9. Recyle t-shirts into yarn
You can buy a large ball of t-shirt yarn for about $10 but if you want to get super thrifty you can cut up an old t-shirt to make your own t-shirt yarn. My basket pattern uses t-shirt yarn and recycled t-shirt yarn would look awesome in this is pattern.
10. Ditto sheets and towels
You can cut sheets and towels into long strips and make bath mats, door mats and even wall hangings out of them. It’s a great way to use up old sheets you can’t use anymore.
11. Readjust your thinking
Crochet IS a cost effective hobby.
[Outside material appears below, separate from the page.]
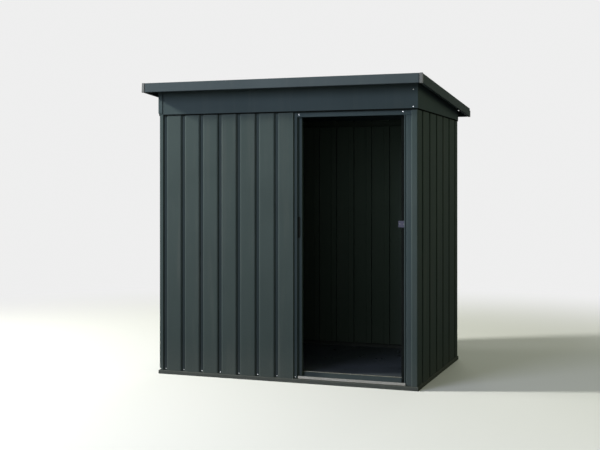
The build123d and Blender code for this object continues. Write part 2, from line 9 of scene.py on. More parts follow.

The entry point is $6 and from there the sky is the limit as long as your budget fits.
I also want to give you permission to spend money (if your budget allows) on the thing you love doing. There seems to be a lot of hobby guilt and hiding-the-yarn-stash-from-the-husband kind of stuff going on in the crochet community and I think we should own our hobbies, invest in them and not feel guilty. I spend a fair amount of money on good quality hooks and lovely yarn and I haven’t even scratched the surface of what my partner spends on his photography hobby. My best mate has a golfer husband. A way more expensive hobby than crochet. We also haven’t bought a commercial baby gift, wedding gift or birthday present in 5 years. If anything I’m SAVING us money with my hobby. If you have the funds, grab that Clover hook set and don’t feel guilty about it.
Do you have any cost effective crochet tips to share? How do you keep your crochet costs down?